Table of Contents

Overview

Parsing can start and end the processing of SQL, depending on type of parse. Generally there are 4 types of parsing:

  1. No Parse
  2. Soft-Soft Parse
  3. Soft Parse
  4. Hard Parse

If the query doesn't need parsing, the processing of SQL will go directly to EXECUTING phase (however that is rarely the case, we will see in a sec:

No Parse

The most significant difference of this one from the previous three is it will not increase the parse count. The reason is obviously “No parse at all ” – execute the code by using given bind variables. It the best if a same SQL run multiple times. This is the same example as presviouly but moved the open/parse/close cursor outside.

Example

m_cursor := dbms_sql.open_cursor;
dbms_sql.parse(
               m_cursor,
               'select n1 from t1 where id = :n',
               dbms_sql.native
               );
dbms_sql.define_column(m_cursor,1,m_n);
 
for i in 1..1000 loop
  dbms_sql.bind_variable(m_cursor, ':n', i);
  m_rows_processed := dbms_sql.execute(m_cursor);
  if dbms_sql.fetch_rows(m_cursor) > 0 then
    dbms_sql.column_value(m_cursor, 1, m_n);
  end if;
end loop;
 
dbms_sql.close_cursor(m_cursor);

Soft-Soft Parse

This one is still called soft parse in Oracle’s document. I don’t think Oracle give it a proper name to make it easy to understand. Sometimes DBA call it soft-soft parse. When you run a SQL a few times in the same session (with session_cache_cursors enabled), Oracle will create a short cut in your session memory, so when you run it next time, oracle don’t need to do the search work. It knows where it’s already. It’s cheaper in cost than soft parse.

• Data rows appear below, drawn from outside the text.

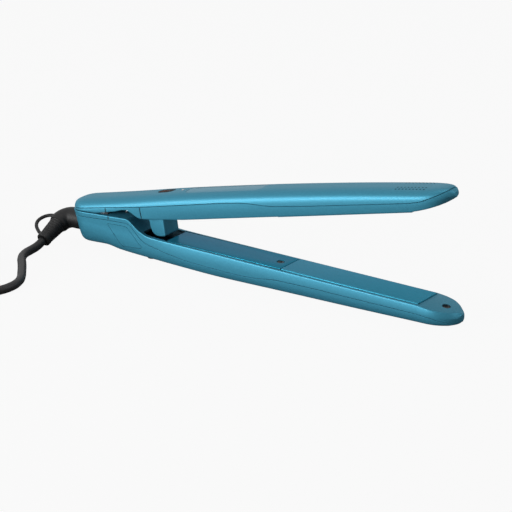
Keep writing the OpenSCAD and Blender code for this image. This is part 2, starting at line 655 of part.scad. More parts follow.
module swivel_elbow() {
    color(black) turned() difference() {
        union() {
            elbow_outside();
            rod_x(spindle_d, elbow_in, spindle_end);
        }
        difference() {
            rod_x(spindle_d + 2, groove_x[0], groove_x[1]);
            rod_x(spindle_d - 2, 0, 40);
        }
        rod_x(spindle_d - 2.4, spindle_end - 1, 40);
    }
}
// Tapered sleeve with grip ribs and a collar at its end
module relief_outside() {
    r0 = elbow_d / 2 - 1.3;
    r1 = relief_d / 2 - 0.5;
    collar = 3.4;
    ribs = 7;
    step = (relief_l - collar - 1) / ribs;
    translate([down_x, 0, -relief_top]) mirror([0, 0, 1]) rotate_extrude() polygon(concat(
        [[0, 0], [r0, 0]],
        [for (i = [0 : ribs - 1]) let (a = 1 + i * step, r = r0 + (r1 - r0) * a / relief_l)
            each [[r, a], [r - 0.5, a + step * 0.3], [r - 0.5, a + step * 0.6], [r, a + step * 0.9]]],
        [[relief_d / 2, relief_l - collar], [relief_d / 2, relief_l - 0.8],
         [relief_d / 2 - 0.8, relief_l], [0, relief_l]]));
}
module strain_relief() {
    color(black) turned() relief_outside();
}
// Loop for hanging the tool up, on the outer side of the elbow. Points are [away, down].
loop_points = [[-6, 3.4], [-10.5, 2.9], [-14.5, 3.8], [-17.8, 6.4], [-19.6, 10.2], [-19.2, 14.2],
    [-16.6, 18.2], [-12.6, 21.6], [-9.2, 23.9], [-3.5, 26]];
module hang_loop() {
    color(black) turned() difference() {
        swept([for (q = loop_points) [down_x + q[0], 0, -q[1]]], loop_d / 2, 10);
        elbow_outside();
        translate([down_x, 0, -relief_reach]) cylinder(r = relief_d / 2, h = relief_l + 0.01);
    }
}

// ---- upper arm ----
button_x = hinge_x + 59.5;
light_x = button_x + 16;
board_x = [button_x - 12, -32];
board_half = 9.5;
board_z = [13, 13 + board_t];
module upper_shell() {
    color(teal) moulded() opened() difference() {
        union() {
            shell(upper_arm, [for (q = upper_part) q + [0, seam]], no_belly);
            inner_bosses(upper_crown);
            for (x = [board_x[0] + 3, board_x[1] - 3]) both_sides() translate([x, 7.5, board_z[1]])
                cylinder(r = 1.8, h = through(upper_crown, x) - 1.5 - board_z[1]);
        }
        translate([button_x, 0, 14]) stadium(button_l + 2 * button_clear, button_w + 2 * button_clear, 20);
        translate([light_x, 0, 14]) cylinder(d = light_d + 0.1, h = 20);
    }
}
module upper_housing() {
    color(teal) moulded() opened() difference() {
        union() {
            housing(upper_arm, upper_part, upper_rim, beside(upper_rim, skin),
                [for (x = steps(upper_arm)) if (x > tail_x + 4) x], hinge_x - 10, hollow[1]);
            nose_pad();
            translate([spring_x, 0, upper_mouth + 0.6]) cylinder(d = cup_d + 3.2, h = seat_depth + 0.6);
        }
        housing_openings(deck_l);
        hinge_window([8, 13.2]);
        side_slits([9.6, 13.4], hinge_x + 7.5);
        side_slits([3.4, 12.8], hinge_x + 42);
        translate([spring_x, 0, upper_mouth - 5]) cylinder(d = cup_d + 0.8, h = seat_depth + 5);
    }
}
module upper_deck() {
    color(teal_dark) opened() deck(deck_l);
}
module upper_plate() {
    color(plate_teal) opened() plate();
}
module upper_carrier() {
    color("#2A2A2C") opened() carrier();
}
module upper_heater() {
    color("#E6E2D8") opened() heater();
}
module upper_clip() {
    color("#B8BCC0") opened() clip();
}
module upper_cushions() {
    color("#C8543A") opened() cushions();
}
module upper_sensor() {
    color("#D8D0B8") opened() sensor();
}
module upper_screws() {
    color("#8E9296") opened() screws();
}
// Post that keeps the arms in line: it dips into the lower arm's pocket
module guide_post() {
    color(teal) opened() side(-post_w / 2, post_w / 2) difference() {
        polygon(softened([[post_x[0], 6], [post_x[0], -post_reach, 9], [post_x[1] - 1.5, -post_reach, 1.5],
            [post_x[1], 6]]));
        polygon(concat(upper_rim, [[plate_l, 40], [tail_x, 40]]));
    }
}

module stadium(l, w, h) {
    for (s = [-1, 1]) translate([s * (l - w) / 2, 0, 0]) cylinder(d = w, h = h);
    translate([-(l - w) / 2, -w / 2, 0]) cube([l - w, w, h]);
}
module control_board() {
    color("#2E6B3E") opened() box(board_x, [-board_half, board_half], board_z);
}
module board_switch() {
    color("#B8BCC0") opened() translate([button_x, 0, board_z[1]]) {
        box([-3, 3], [-3, 3], [0, 1]);
        cylinder(d = 3.4, h = 1.4);
    }
}
// Cap that follows the crown, a flange under the shell and a stem above the switch
module power_button() {
    flange = through(upper_crown, button_x) - wall - 1.2;
    stem = board_z[1] + 1.4 + button_travel + 0.1;
    color("#3A2018") opened() {
        intersection() {
            translate([button_x, 0, flange]) stadium(button_l, button_w, 8);
            form(upper_arm, -0.2, button_x - 20, button_x + 21);
        }
        translate([button_x, 0, flange]) stadium(button_l + 1.6, button_w + 1.6, 0.9);
        translate([button_x, 0, stem]) cylinder(d = 3, h = flange - stem + 0.2);
    }
}
module light_pipe() {
    color("#E8E4DC") opened() translate([light_x, 0, board_z[1]]) {
        cylinder(d = light_d, h = through(upper_crown, light_x) - board_z[1] + 0.05);
        cylinder(d = light_d + 1.4, h = through(upper_crown, light_x) - wall - board_z[1] - 0.1);
    }
}

// ---- cord ----
// Where it leaves the strain relief
relief_end = [world(tail_x, -swivel_drop)[0] + down_x, -relief_reach * sin(swivel_turn)];
// Route chosen by hand: [x, y] from the strain relief's end, and the height of its middle
cord_route = [[0, -0.15, 6.9], [0, -4, 5.35], [0, -9, 4.1], [0, -15, 3.6], [1.5, -24, 3.6],
    [6, -32.5, 3.6], [13, -40.5, 3.6], [20, -48.5, 3.6], [27, -57, 3.6], [33, -64.5, 3.6],
    [38, -73.5, 3.6], [40, -83.5, 3.6], [38, -94.5, 3.6], [31.5, -104.5, 3.6], [21.5, -111, 3.6],
    [10, -113.3, 3.6], [2, -113.3, 3.6], [-8, -113.3, 3.6]];
module cord() {
    color(black) swept([for (q = cord_route) [relief_end[0] + q[0], relief_end[1] + q[1], q[2]]],
        cord_d / 2, 8);
}
// The rest of the cord, folded into a hank and tied at its waist
hank_run = 50;      // half the length of a run
fold_r = 20.5;      // radius of the innermost fold
hank_h = 26.4;
hank_off = [78, 86.1];
hank_at = [relief_end[0] - hank_off[0], relief_end[1] - hank_off[1]];
plug_off = 29;
plug_at = [hank_at[0] + plug_off, hank_at[1] - fold_r - 1.5 * cord_d - 3.8];
// The runs are straight under the tie and spread from there; a point every 8 mm
hank_step = 8;
spread = hank_run - hank_step;
function waist(x, y) = y - (y - 2 * cord_d)
    * (1 + cos(180 * max(0, abs(x) - hank_step) / spread)) / 2;
module cord_hank() {
    r = fold_r + 1.5 * cord_d;
    half = concat([for (a = [90 : -15 : -90]) [hank_run + r * cos(a), r * sin(a)]],
        [for (x = [5 * hank_step : -hank_step : -5 * hank_step]) [x, -waist(x, r)]]);
    color(black) translate([hank_at[0], hank_at[1], 0.2]) {
        linear_extrude(hank_h) polygon(concat(half, [for (q = half) -q]));
        // The cord comes in along one side of a fold. Its other end drops off the top and runs to the plug.
        translate([0, -27.2, 3.4]) rod_x(cord_d, hank_run, 70);
        swept([[68, 18, 20], [80, 9, 21.3], [84.5, 0, 20.8], [82.5, -12, 17.3], [75, -24, 12.3],
            [63, -32, 8.8], [50, plug_at[1] - hank_at[1], plug_h / 2 - 0.2],
            [plug_at[0] - hank_at[0], plug_at[1] - hank_at[1], plug_h / 2 - 0.2]], cord_d / 2, 8);
    }
}
module cord_tie() {
    y = 2 * cord_d;
    color(black) translate([hank_at[0], hank_at[1], 0]) difference() {
        box([-7, 7], [-y - 1.2, y + 1.2], [0, hank_h + 1.4]);
        box([-8, 8], [-y, y], [0.2, hank_h + 0.2]);
    }
}
// Two-pin plug: a flat body, waisted in plan and in side view
plug_l = 42;
plug_h = 15;
module plug_body() {
    half = [[0, 5.5, 1], [-8, 6], [-20, plug_w / 2 - 0.5, 5], [-plug_l, plug_w / 2, 3]];
    tall = [[0, plug_h - 2, 1.5], [-20, plug_h, 5], [-plug_l, plug_h - 1, 2]];
    color(black) translate([plug_at[0], plug_at[1], 0]) intersection() {
        linear_extrude(plug_h) polygon(softened(concat(half, [for (q = reversed(half)) [q[0], -q[1], len(q) > 2 ? q[2] : 0]])));
        side(-plug_w, plug_w) polygon(softened(concat(tall, [[-plug_l, 0, 1.5], [0, 1.5, 1]])));
    }
}
module plug_blades() {
    color("#C8CCD0") translate([plug_at[0] - plug_l, plug_at[1], plug_h / 2])
        for (y = [-6.35, 6.35]) box([-17, 0], [y - 0.75, y + 0.75], [-3.2, 3.2]);
}

lower_shell();
lower_housing();
lower_deck();
lower_plate();
lower_carrier();
lower_heater();
lower_clip();
lower_cushions();
lower_sensor();
lower_screws();
side_panels();
rest_foot();
hinge_lugs();
hinge_pin();
opening_spring();
swivel_socket();
contact_blades();
upper_shell();
upper_housing();
upper_deck();
upper_plate();
upper_carrier();
upper_heater();
upper_clip();
upper_cushions();
upper_sensor();
upper_screws();
hinge_knuckle();
guide_post();
control_board();
board_switch();
power_button();
light_pipe();
swivel_elbow();
contact_rings();
retainer();
strain_relief();
hang_loop();
cord();
cord_hank();
cord_tie();
plug_body();
plug_blades();
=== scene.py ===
from math import asin, atan, atan2, copysign, cos, dist, pi, radians, sin, sqrt, tan

import bmesh
import bpy
from mathutils import Matrix, Vector


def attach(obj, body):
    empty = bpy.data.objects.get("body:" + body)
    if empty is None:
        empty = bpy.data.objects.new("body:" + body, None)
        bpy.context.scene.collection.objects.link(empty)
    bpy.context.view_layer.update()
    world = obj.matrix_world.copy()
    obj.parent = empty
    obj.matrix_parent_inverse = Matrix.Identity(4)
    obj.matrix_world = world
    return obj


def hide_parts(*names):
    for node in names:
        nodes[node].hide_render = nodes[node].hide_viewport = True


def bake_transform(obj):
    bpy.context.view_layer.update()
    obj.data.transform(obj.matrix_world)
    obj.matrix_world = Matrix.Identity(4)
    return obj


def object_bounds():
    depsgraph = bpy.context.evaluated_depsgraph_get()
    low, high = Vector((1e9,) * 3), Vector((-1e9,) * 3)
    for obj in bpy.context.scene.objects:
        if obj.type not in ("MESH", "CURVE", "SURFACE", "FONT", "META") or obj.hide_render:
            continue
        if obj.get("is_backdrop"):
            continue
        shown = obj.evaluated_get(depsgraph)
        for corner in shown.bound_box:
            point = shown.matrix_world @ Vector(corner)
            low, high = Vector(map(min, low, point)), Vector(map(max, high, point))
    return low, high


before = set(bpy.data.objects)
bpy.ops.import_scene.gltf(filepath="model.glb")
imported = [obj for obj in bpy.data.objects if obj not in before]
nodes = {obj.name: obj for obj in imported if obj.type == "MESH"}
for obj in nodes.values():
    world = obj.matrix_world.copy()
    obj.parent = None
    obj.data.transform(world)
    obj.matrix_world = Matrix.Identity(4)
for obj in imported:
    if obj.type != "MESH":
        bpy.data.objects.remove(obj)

cad_box = [list(corner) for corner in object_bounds()]

# ---- Table top, light and camera ----
# The tool lies open on a pale table under large soft lamps, seen from its tip's side and a little
# from above. The table and the surroundings show as white and keep the tool's faint shadow.


def paint(text):
    """Linear colour from a hex colour as it is seen."""
    part = [int(text[i:i + 2], 16) / 255 for i in (1, 3, 5)]
    return tuple(c / 12.92 if c <= 0.04045 else ((c + 0.055) / 1.055) ** 2.4 for c in part) + (1.0,)


def finish_of(name, colour, **sockets):
    """A material with a Principled shader set up by its own sockets."""
    made = bpy.data.materials.new(name)
    made.use_nodes = True
    shader = made.node_tree.nodes["Principled BSDF"]
    shader.inputs["Base Color"].default_value = paint(colour)
    for socket, value in sockets.items():
        shader.inputs[socket.replace("_", " ")].default_value = value
    return made


def add(tree, kind, inputs=None, **settings):
    """Adds a node with its settings, values and links; a node as a value means its first output."""
    made = tree.nodes.new(kind)
    for key, value in settings.items():
        setattr(made, key, value)
    for key, value in (inputs or {}).items():
        for one in value if isinstance(value, list) else [value]:
            if isinstance(one, bpy.types.Node):
                one = one.outputs[0]
            if isinstance(one, bpy.types.NodeSocket):
                tree.links.new(one, made.inputs[key])
            else:
                made.inputs[key].default_value = one
    return made


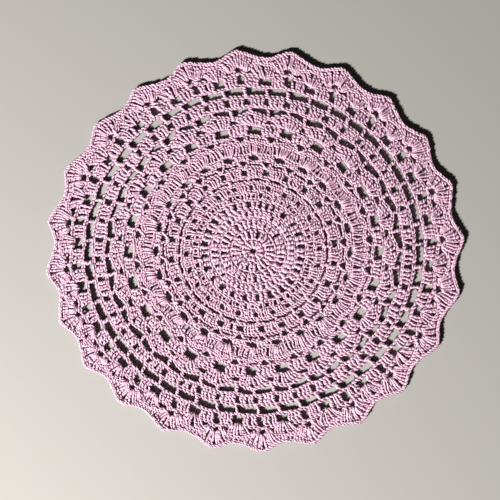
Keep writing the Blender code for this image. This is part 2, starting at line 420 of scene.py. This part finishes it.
def add_node(tree, kind, inputs=(), **settings):
    """Adds one node with its settings. An input takes a number or another node's output."""
    node = tree.nodes.new(kind)
    for name, value in settings.items():
        setattr(node, name, value)
    for name, value in dict(inputs).items():
        if isinstance(value, bpy.types.NodeSocket):
            tree.links.new(value, node.inputs[name])
        else:
            node.inputs[name].default_value = value
    return node


# Plied cotton yarn, dyed a dusty pink, with four plies twisted once in about 9 mm. The eye gets fine
# slanted ridges with painted shade in the grooves, crests painted paler as a highlight with a soft
# shine, painted shade down between the strands and a slight bloom of loose fibres. A cotton fibre is
# far too fine to show, so fibres are drawn 0.6 mm coarse. Slubs, the thicker lengths of a yarn, take
# the dye a little differently.
PLIES = 4
PLY_TWIST_MM = 9.0
FIBRE_MM = 0.6
SLUB_MM = 14.0
# The dye's light and deep colours, a dark painted shade for the yarn down between the strands, and
# the tint of the bloom
COTTON_LIGHT = "#E4BED1"
COTTON_DEEP = "#A15676"
INSIDE_PAINTED_SHADE = "#441A2C"
COTTON_BLOOM = "#F6E6EE"

# How much of the lighter colour each brings: a ply's ridge, so that its groove is painted shade, a
# strand's own tone, a slub, the fibres, and the fabric's crests, which are a painted highlight. From
# the fabric's middle plane outwards a dark painted shade gives way to them, so the yarn is painted
# darker the nearer it lies to the middle of the fabric, down between the strands.
PLY_GROOVE_PAINTED_SHADE = 0.15
TONE_SHADE = 0.15
SLUB_SHADE = 0.15
FIBRE_SHADE = 0.10
CREST_PAINTED_LIGHT = 0.50
MIDDLE_MM = 1.5
INSIDE_MM = 0.1
OUTSIDE_MM = 2.4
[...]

Here is an example in the book(although it’s using pl/sql cursor cache, the effect is the same):

Example

for i in 1..1000 loop
  m_cursor := dbms_sql.open_cursor;
  dbms_sql.parse(
                 m_cursor,
                 'select n1 from t1 where id = :n',
                 dbms_sql.native
                 );
  dbms_sql.define_column(m_cursor,1,m_n);
 
  dbms_sql.bind_variable(m_cursor, ':n', i);
  m_rows_processed := dbms_sql.execute(m_cursor);
  if dbms_sql.fetch_rows(m_cursor) > 0 then
    dbms_sql.column_value(m_cursor, 1, m_n);
  end if;
 
  dbms_sql.close_cursor(m_cursor);
end loop;

Soft Parse

This one is the second easiest to understand. It’s also the second expensive one. When you submit a SQL, oracle searches the library cache, and it found a plan matches your request exactly. Oracle didn’t need to create a plan but need to do the search work. Some notes from the book about the work oracle need to do: When you pass a piece of text to Oracle it will do a syntax check to decide if it is legal, then it will search the library cache for a matching text (using a hash value computed from the text). If it finds a textual match Oracle starts the semantic check—checking to see if the new text actually means the same as the existing text (same objects, same privileges, etc.); this is known as cursor authentication. If everything matches, then the session need not optimize the statement again.

Hard Parse

This one is the easiest one to understand. It’s also the most expensive one. Whenever the fist time oracle run a SQL, there is no plan about this SQL in the memory. Oracle needs to create a plan(optimizing) and save it in library cache. That’s the hard parse. Oracle will go through the entire three and generate all possible plans. Then Oracle will compare each of the plans to find the best. As you can imagine this requires A LOT OF resources, we will discuss in a bit.